Robert Bunter: Oh, yeah, sure. Nothing much here. Paul just decided they needed an old-fashioned throat-shredder for their live set once he got sick of singing "Long Tall Sally." Strictly routine; another day at the office. Let's just take an elementary roll and rock chord structure, add some primitive lyrics. What's that John? You'd enjoy playing the organ? Yawn. Sure, no problem. Maybe we can add some vocal harmonies to the mixdown from the stereo dub track. That's it. We're all done here. Wipe off the mixing board and call the driver to take us over to the Ad Lib for a scotch and coke. WE'VE JUST RECORDED THE SINGLE MOST ELECTRIFYING SONG OF OUR CAREER.
Richard Furnstein: Business as usual at the belt-'em-out factory. Set the Paul robot to "L. Richard Screamer" and make sure the china cabinet doesn't tip over, because the waves are getting dicey. I've gone on and on about Help! as a confusing period of mild transition for the boys (witness half steps of advancement like "Yes It Is" and "You've Got To Hide Your Love Away") but this period also saw The Beatles retreat to the comforts of primal rock. "I'm Down" sits along "Leave My Kitten Alone" and "Dizzy Miss Lizzy" as throwbacks to an easier time, where the suits were ready made and the drugs just made you frantic and ready to fornicate.
Business as usual at the belt-'em-out factory.

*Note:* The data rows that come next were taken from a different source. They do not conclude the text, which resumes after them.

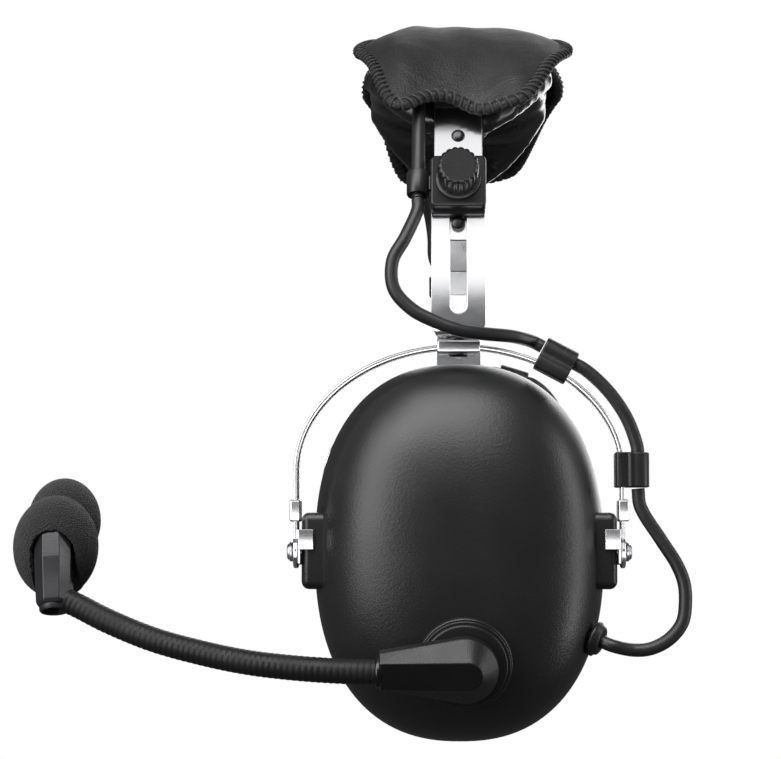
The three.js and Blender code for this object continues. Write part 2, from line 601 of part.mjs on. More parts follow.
// A teardrop casting, bevelled all round, with the post that turns in the flange.
function boomHolder() {
  const { round, reach, halfEnd, bevel } = HOLDER;
  const size = round - bevel;
  const tangent = Math.acos((size - halfEnd + bevel) / reach);
  const shape = new THREE.Shape();
  shape.moveTo(-reach + bevel, -halfEnd + bevel);
  shape.absarc(0, 0, size, -Math.PI + tangent + 0.05, Math.PI - tangent - 0.05, false);
  shape.lineTo(-reach + bevel, halfEnd - bevel);
  const casting = new THREE.ExtrudeGeometry(shape, {
    depth: HOLDER.to - HOLDER.from - 2 * bevel,
    bevelThickness: bevel,
    bevelSize: bevel,
    bevelSegments: 1,
    curveSegments: 10,
  });
  casting.rotateX(Math.PI / 2).translate(0, -HOLDER.from - bevel, 0);
  const post = bar([0, 5, 0], [0, -HOLDER.from - 1, 0], BOOM.post, 16);
  const socket = bar([-reach - 2, -HOLDER.axis, 0], [-reach + 6, -HOLDER.axis, 0], GOOSENECK_RADIUS + GAP, 12);
  return onBoomSeat(cut(join(casting, post), socket));
}

// Where the gooseneck leaves the holder, and its run forward and in toward the mouth.
const neckStart = onBoomSeat(new THREE.BufferGeometry().setFromPoints(
  [new THREE.Vector3(-HOLDER.reach + 5, -HOLDER.axis, 0)])).attributes.position.array;
const NECK_POINTS = [
  [...neckStart],
  [-33, neckStart[1] + 0.2, DOME_Z - 32.4],
  [-46, neckStart[1] + 2, DOME_Z - 31.6],
  [-59, neckStart[1] + 5, DOME_Z - 30.2],
  [-72, neckStart[1] + 9, DOME_Z - 27.8],
  [-85.5, neckStart[1] + 13, DOME_Z - 24.4],
  [-99, neckStart[1] + 17.5, DOME_Z - 19.4],
  [-107.5, neckStart[1] + 20, DOME_Z - 15.4],
  [-111.6, neckStart[1] + 20.7, DOME_Z - 13.6],
];
const MIC_BASE = [-114.6, neckStart[1] + 20.5, DOME_Z - 15];
const MIC_TOP = [-116.4, neckStart[1] + 27.5, DOME_Z + 7];
const MIC_ELEMENT = { radius: 4.8, half: 2.6, at: [-116.6, neckStart[1] + 34, DOME_Z + 7.4] };
const FOAM_NEAR = { at: [-116.5, neckStart[1] + 32, DOME_Z + 1.4], size: [12.4, 11.2, 14.8] };
const FOAM_FAR = { at: [-116.2, neckStart[1] + 44, DOME_Z + 9], size: [10.6, 11.5, 12.6] };

const micBar = (grow) => {
  const run = new THREE.Vector3(...MIC_TOP).sub(new THREE.Vector3(...MIC_BASE)).normalize();
  const from = new THREE.Vector3(...MIC_BASE).addScaledVector(run, -grow).toArray();
  const to = new THREE.Vector3(...MIC_TOP).addScaledVector(run, grow).toArray();
  return bar(from, to, 5.4 + grow, 8, 4 + grow);
};

function micHousing() {
  const neck = new THREE.Vector3(...NECK_POINTS.at(-1));
  const before = new THREE.Vector3(...NECK_POINTS.at(-2));
  const back = neck.clone().addScaledVector(before.sub(neck).normalize(), 4).toArray();
  return cut(micBar(0), bar(back, neck.clone().lerp(new THREE.Vector3(...MIC_BASE), 0.1).toArray(),
    GOOSENECK_RADIUS + GAP, 12));
}

function micElement(grow = 0) {
  const [x, y, z] = MIC_ELEMENT.at;
  const half = MIC_ELEMENT.half + grow;
  return bar([x, y - half, z], [x, y + half, z], MIC_ELEMENT.radius + grow, 16);
}

// A foam cap of two lobes, hollowed for the microphone that stands in it.
function windscreen() {
  const lobe = ({ at, size }) =>
    new THREE.SphereGeometry(1, 14, 9).scale(...size).translate(...at);
  return cut(join(lobe(FOAM_NEAR), lobe(FOAM_FAR)), micBar(GAP + 0.1), micElement(GAP),
    bar(MIC_TOP, MIC_ELEMENT.at, 3, 8));
}

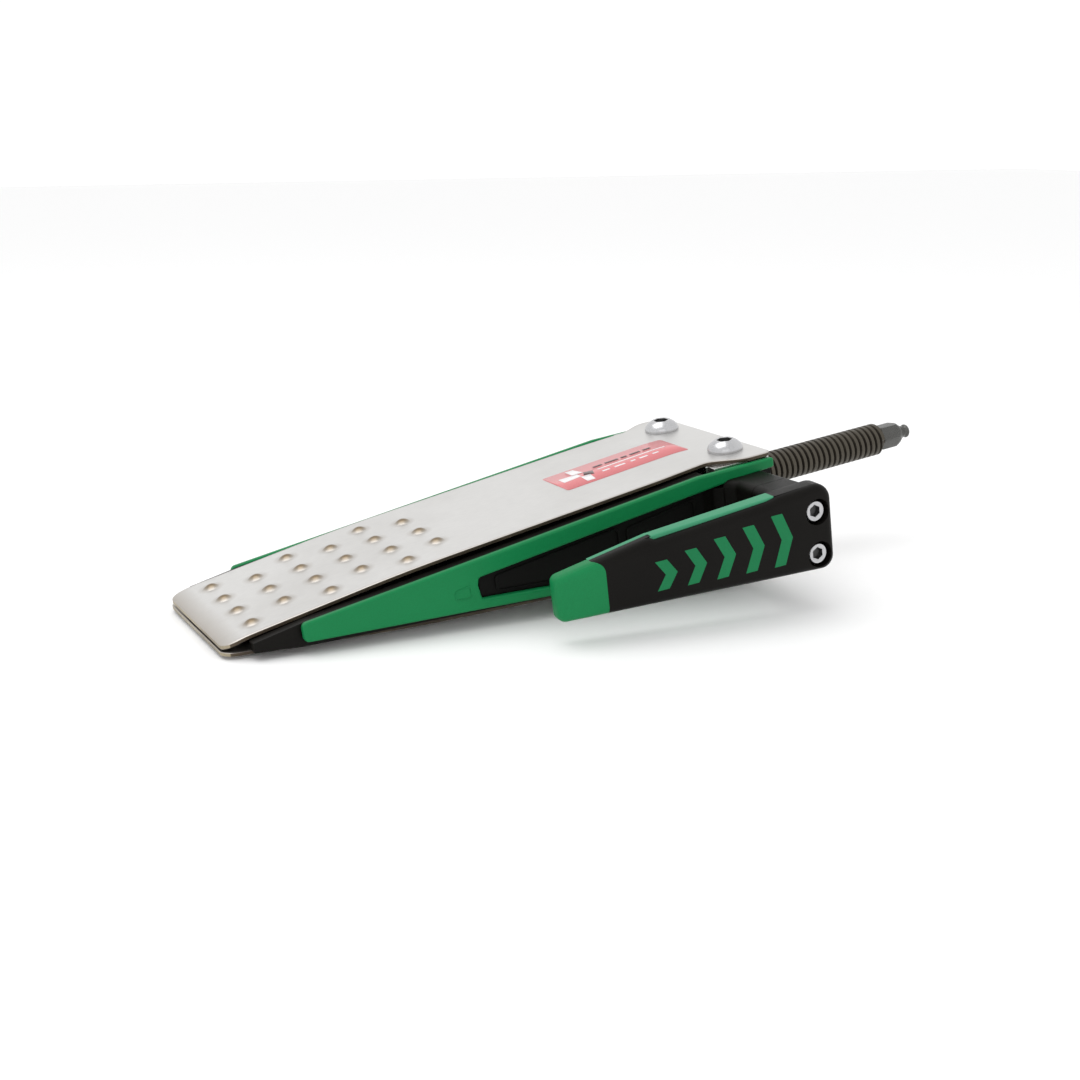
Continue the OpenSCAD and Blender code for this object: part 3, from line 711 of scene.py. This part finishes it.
for word, sign in (("near", -1), ("far", 1)):
    strip = bmesh.new()
    ends = sorted((sign * RAIL_OUT, sign * STRIP_Y))
    add_side(strip, strip_outline(), *ends)
    piece(f"strip_{word}", strip, [green], "wedge", nodes=(f"side_strip_{word}",), bevel=2.0, steps=6)
    tab = bmesh.new()
    tab_ends = sorted((sign * (STRIP_Y - 0.3), sign * (STRIP_Y + 0.28)))
    tab_outline = rounded([(123.5, -3.6), (123.5, 1.6), (133, 2.7), (133, -4.4)], [2, 2, 1, 1])
    add_outline_frame(tab, tab_outline, 0.7, *tab_ends)
    piece(f"strip_tab_{word}", tab, [green], "wedge")

    panel_end = REAR_X - 4 if sign > 0 else 280.0
    panel = bmesh.new()
    plate_ends = sorted((sign * RAIL_OUT, sign * (RAIL_OUT + 1.2)))
    end_low = -min(window_low(panel_end), 21.3) + 0.3
    add_side(panel, [(139, -window_low(139) + 0.3), (139, window_z(139) - 0.3),
                     (panel_end, window_z(panel_end) - 0.3), (panel_end, end_low)], *plate_ends)
    frame_ends = sorted((sign * (RAIL_OUT + 1), sign * (RAIL_OUT + 2.2)))
    add_outline_frame(panel, rounded([(148, -5), (148, 3.2), (225, window_z(225) - 2.4),
                                      (225, -window_low(225) + 2.6)], [2, 2, 3, 3]), 1.4, *frame_ends)
    add_outline_frame(panel, rounded([(229, -9), (229, 9), (panel_end - 6, window_z(panel_end - 6) - 2.6),
                                      (panel_end - 6, -13)], [3, 3, 2, 2]), 1.4, *frame_ends)
    piece(f"panel_{word}", panel, [inset], "wedge", nodes=(f"inset_panel_{word}",), bevel=0.4, steps=2)

# ---- side handle ----


def arm_top(u):
    if u < EASE_U:
        return ARM_TOP[0] + (ARM_TOP[1] - ARM_TOP[0]) * u / EASE_U
    return ARM_TOP[1] + (ARM_TOP[2] - ARM_TOP[1]) * (u - EASE_U) / (ARM_LEN - EASE_U)


def arm_low(u):
    return -ARM_LOW[0] - (ARM_LOW[1] - ARM_LOW[0]) * u / ARM_LEN


def arm_in(u):
    return ARM_T0 + (ARM_T1 - ARM_T0) * min(max(u, 0), ARM_LEN) / ARM_LEN


def on_arm(u, z, depth):
    return ARM @ Vector((u, depth, z))


ARM_ROUND = 4.0
BORE_R = 7.3



def carve(obj, cutter, operation):
    """The mesh of a solid after another solid is cut from it or kept from it."""
    cut = obj.modifiers.new("carve", "BOOLEAN")
    cut.object = cutter
    cut.operation = operation
    cut.solver = "EXACT"
    cut.use_self = True
    bpy.context.view_layer.update()
    depsgraph = bpy.context.evaluated_depsgraph_get()
    mesh = bpy.data.meshes.new_from_object(obj.evaluated_get(depsgraph))
    bpy.data.objects.remove(obj)
    mesh.materials.clear()
    return mesh


lap = CAP_U - 8
cap_region = rounded([(-20, arm_top(-20) + 0.25), (CAP_U, arm_top(CAP_U) + 0.25), (CAP_U - 0.6, -40),
                      (-20, -40)], [0, 6.8, 0, 0], 8)


def region_piece():
    """The part of the arm that belongs to the end cap: square below, rounded at the top corner."""
    bm = bmesh.new()
    add_soft_solid(bm, cap_region, on_arm, lambda u: -10.0, lambda u: 40.0, 0.0, 0.0)
    return piece("cap_region", bm, [black], None)


cap = bmesh.new()
past = CAP_U + 6
cap_side = rounded([(0, arm_top(0)), (past, arm_top(past)), (past, arm_low(past)), (0, arm_low(0))],
                   [4.2, 0, 0, 5], 6)
right_edge = cap_side.index(min(cap_side, key=lambda p: abs(p[0] - past) + abs(p[1] - arm_top(past))))
add_soft_solid(cap, cap_side, on_arm, lambda u: 0.0, arm_in, ARM_ROUND, 3.2, hard=(right_edge,), steps=6)
region = region_piece()
cap_mesh = carve(piece("cap", cap, [green], None), region, "INTERSECT")
finish_piece("arm_cap", cap_mesh, [green], "wedge", nodes=("handle_cap",), bevel=0.3, steps=2, sharp=60)

arm = bmesh.new()
step = 2.1
top_line = [(EASE_U - 4, arm_top(EASE_U - 4)), (EASE_U - 1, arm_top(EASE_U - 1) - 0.5),
            (EASE_U + 1.5, arm_top(EASE_U + 1.5) - step), (LINER_U - 5, arm_top(LINER_U - 5) - 1.3),
            (LINER_U + 1, arm_top(LINER_U) - 0.2)]
rear = rounded([(LINER_U, arm_top(LINER_U)), (ARM_LEN, arm_top(ARM_LEN)), (ARM_LEN, arm_low(ARM_LEN)),
                (LINER_U, arm_low(LINER_U))], [0, 9, 7.5, 0], 8)
outer_face = [(lap, arm_top(lap))] + top_line + rear[1:-1] + [(lap, arm_low(lap))]
add_soft_solid(arm, outer_face, on_arm, lambda u: 0.0, lambda u: WALL, ARM_ROUND, 0.0,
               hard=(len(outer_face) - 1,), steps=6)
front_part = [(lap, arm_top(lap)), (EASE_U, arm_top(EASE_U)), (EASE_U, arm_low(EASE_U)), (lap, arm_low(lap))]
add_soft_solid(arm, front_part, on_arm, lambda u: WALL - 0.3, lambda u: arm_in(u) - LINER_T, 0.0, 0.0)
add_soft_solid(arm, rear, on_arm, lambda u: WALL - 0.3, arm_in, 0.0, 2.5, hard=(len(rear) - 1,), steps=4)
joint_plan = rounded([(295.5, SEAM_Y - 0.15), (295.5, -95), (289, -104), (316, -112), (322, -106),
                      (321.3, SEAM_Y - 0.15)], [0, 7, 0, 0, 0, 0])
add_soft_solid(arm, joint_plan, lambda x, y, z: (x, y, z), lambda x: -BRIDGE_Z, lambda x: BRIDGE_Z, 4.5, 4.5,
               hard=(len(joint_plan) - 1, len(joint_plan) - 3, len(joint_plan) - 4), steps=6)
arm_piece = piece("arm", arm, [black], None)

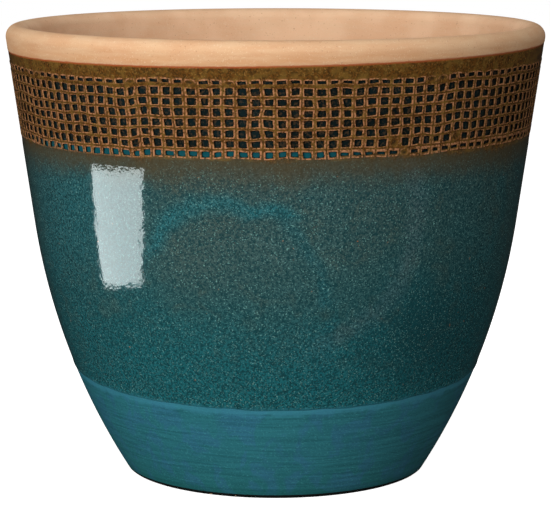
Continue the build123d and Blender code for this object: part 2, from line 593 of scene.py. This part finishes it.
def pooled_gloss(colours):
    """Thick pooled glaze: almost black, teal where it gathers in the lowest row."""
    material, tree = new_material("pooled_black_teal_glaze")
    place, z = place_and_height(tree)
    x = add_node(tree, "SeparateXYZ", (place,), output="X")
    lowest = add_node(tree, "MapRange", (z, 197.5, 200.0, 1, 0), **EASED)
    left = add_node(tree, "MapRange", (x, 20, 80, 0.85, 0), **EASED)
    teal = add_node(tree, "Math", (lowest, left), operation="MULTIPLY")
    # brown flecks over the dark pooled colour
    brown_flecks = grain(tree, place, 1.5, 0.5, 0.64, top=0.6)
    blue_drifts = grain(tree, place, 30, 0.3, 0.6, top=0.3)
    tint = lay_over(
        tree,
        list(colours.pool),
        (brown_flecks, linear("#46321F")),
        (blue_drifts, linear("#152A2C")),
        (teal, list(colours.pool_teal)),
    )
    finish = {"Base Color": tint, "Roughness": 0.12, "IOR": 1.5}
    close_with_shader(tree, finish, orange_peel(tree, place), 0.5, 0.3 * MM)
    return material


def brushed_satin(colours):
    """Thinner coat brushed round on the wheel: satin, in fine level lines."""
    material, tree = new_material("brushed_satin_blue_glaze")
    place, z = place_and_height(tree)
    green_low = add_node(tree, "MapRange", (z, 0, 26, 0.5, 0), **EASED)
    clouds = grain(
        tree, place, 13, 0.47, 0.6, top=0.8, detail=3, distortion=0.8, stretch=(1, 1, 0.45)
    )
    lines = grain(tree, place, 1.3, 0.3, 0.7, detail=4, stretch=(0.04, 0.04, 1))
    streaks = add_node(tree, "Math", (lines, 0.5), operation="MULTIPLY")
    pale_crystals = grain(tree, place, 0.9, 0.56, 0.68, top=0.5)
    dark_crystals = grain(tree, place, 1.1, 0.58, 0.7, top=0.4)
    run = grain(tree, place, 6, 0.2, 0.8, top=3)
    over_line = above_line(tree, place, DIP_LINE)
    fringe = add_node(tree, "Math", (over_line, run), operation="ADD")
    fringe = add_node(tree, "MapRange", (fringe, -3.0, 0.0, 0, 0.55), **EASED)
    foot_shade = add_node(tree, "MapRange", (z, 2, 8, 0.5, 0), **EASED)
    # painted shadow: a near-black line round the coat's lowest edge, by the ground
    ground_shadow_line = add_node(tree, "MapRange", (z, 0.8, 2.2, 0.9, 0), **EASED)
    tint = lay_over(
        tree,
        list(colours.foot),
        (green_low, linear("#1E6460")),
        (clouds, list(colours.foot_blue)),
        (streaks, linear("#10444A")),
        (pale_crystals, linear("#3F8A8E")),
        (dark_crystals, linear("#123E44")),
        (fringe, linear("#357A8C")),
        (foot_shade, linear("#124C48")),
        (ground_shadow_line, linear("#101C1A")),
    )
    finish = {"Base Color": tint, "Roughness": 0.38, "IOR": 1.5}
    close_with_shader(tree, finish, lines, 0.2, 0.15 * MM)
    return material


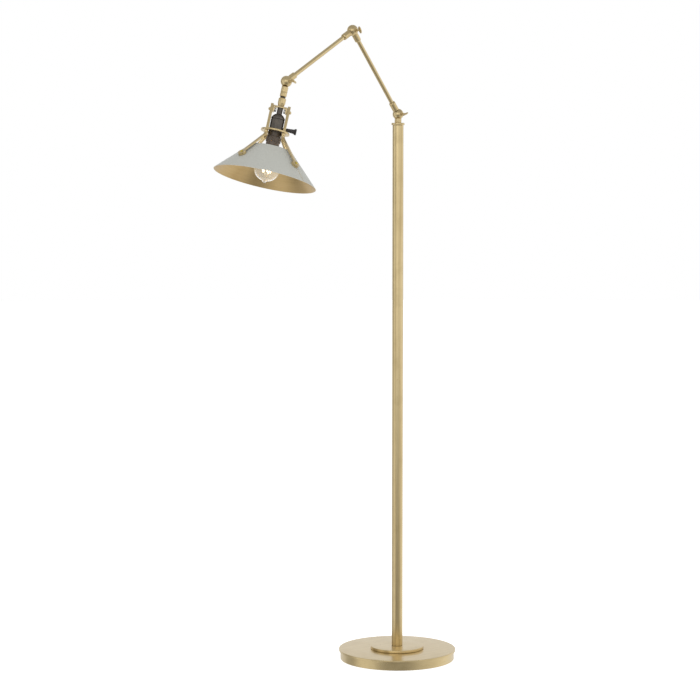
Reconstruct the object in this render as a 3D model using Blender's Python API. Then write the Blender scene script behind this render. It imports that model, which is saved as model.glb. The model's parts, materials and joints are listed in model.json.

Robert Bunter: Listen to that organ at 1:28. I guess nobody had thought of running it directly into the board ... it's clearly recorded from a microphone, which is obvious because you can hear the cheap plastic keys clicking as John plays his absurd solo. This is the second time the Beatles used a cheap organ for comic effect. Can you guess the other one? I'll tell you: it was "Mr. Moonlight." That organ cracks me up! Hahaha! Of course, we all know that during the Shea Stadium concert, John felt so ridiculous playing this solo, he started hopping around and playing with his elbows. If you notice, the others have very divergent reactions to this memory. Paul talks about how great it is that John kept a sense of humor during the nerve-wracking moments of their career; then Ringo comes on and says that he felt it was evidence of John having a nervous breakdown. Who was correct? George. He just stood there and cracked up.
Richard Furnstein: That gig was the shake it out, it's the end of the road moment for our boys. Brian Epstein was slowly losing control over his boytoy project and touring became more complicated (cue lackluster live version of "Nowhere Man"). I think The Beatles were scared of Imelda Marcos or maybe Marv Thorneberry from the Mets. Who knows? I only know that they were in Shea Stadium, drugged up and killing it about twenty years before Darryl Strawberry, Dwight Gooden, and Len Dykstra would make it cool again. Pioneers in the world of music AND baseball. Is there anything that they didn't do? The answer is: are you even bothering to ask me that dumb question?
Robert Bunter: What about those bongos? Hoo-whee! Shake it! Let's turn up the volume and play it again!